No one does clingy like a me-deprived Daisy. She took it to the next level with the full-body hug
My baby starling (Cricket) trying to sing along with my playthrough of Kingdom Hearts: Memory of Melody. He's very out of tune but he's got the spirit!
Ok, I gotta ask . . . how exactly did you end up with a pet starling?
I'd be happy to tell you! :D So a few months ago, in the Spring, I was helping get my family's alpaca farm ready for our spring Farm Day, where the public can come and see the alpacas and ride hayrides and stuff. I was walking back to this outdoor storage building we have called a Quonset hut, and there in the VERY MIDDLE of the giant open doorway was a baby bird that had clearly fallen from one of the nests high up at the top of the door. It was too young and unfeathered to be out of the nest, and there was absolutely no reasonable way to get it back up there even if I knew which nest it belonged to.
Naturally, my reaction was a resigned sigh. This is not my first summer in recent years helping fallen baby birds and the charm has somewhat worn off. XD; But I can't just leave it there, so I pick it up and make a little replacement nest for it up on a shelf, hoping the mom would come feed it.
But the whole time I'm down there (over an hour), it just cries and cries, clearly hungry and upset about it. Finally, I break down and go looking for worms. Thankfully 1) it had rained recently, and so worms were near the surface under some old cinderblocks, and 2) the baby was old enough to eat whole worms. It horked down like SIX of them, which I honestly still can't believe fit in its little belly. It must have been VERY hungry.
Anyway, I debated leaving it there, but I am weak, and I ended up taking it home. I've raised a baby starling before and the last one was a bit obnoxious, and I think I ended up releasing him too early, so he may not have survived. But I got attached to this one, and I've always liked the idea of having a wild animal pet I raised from a baby, and you can't take starlings to wildlife centers because they're invasive so centers won't take them in, but that ALSO means it is legal to keep them as pets! And I've read starlings can make good pets and mimic sounds and fun stuff.

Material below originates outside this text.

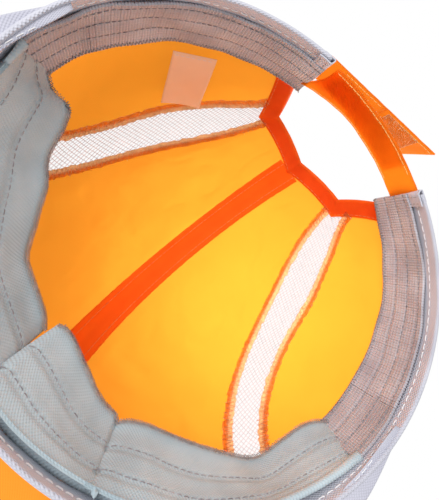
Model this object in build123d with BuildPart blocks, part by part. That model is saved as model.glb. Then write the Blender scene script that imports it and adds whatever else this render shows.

So yeah, that's how I ended up with a baby starling! :D He's MUCH cuter fuller feathered (and eating by himself, the lad took FOREVER), and he's starting to show his adult plumage and try to sing (altho he is VERT bad at it and hasn't figured out how to mimic anything in particular). He is hysterical as he likes to hop all over the place and stick his beak in holes and open his beak like he's levering something (he does this in my ear sometimes which feels very weird). And I am highly blessed in that he and the doves, while not the best of friends, are managing to coexist in the bathroom, and the cats know not to chase the birds, and the dog DOES like to chase the birds (for fun, not to eat), but Cricket is very fast and sometimes Daisy will lie on the couch with me while Cricket perches on me and it is so sweet. <3
Oh, and his (or her, I won't know until the beak changes color) name is Cricket because of the constant chirruping noise he made as a box-nest baby whenever he wanted food. It was a little obnoxious sometimes, but it was also cute and sounded just like a cricket. Or sometimes a pteradactyl.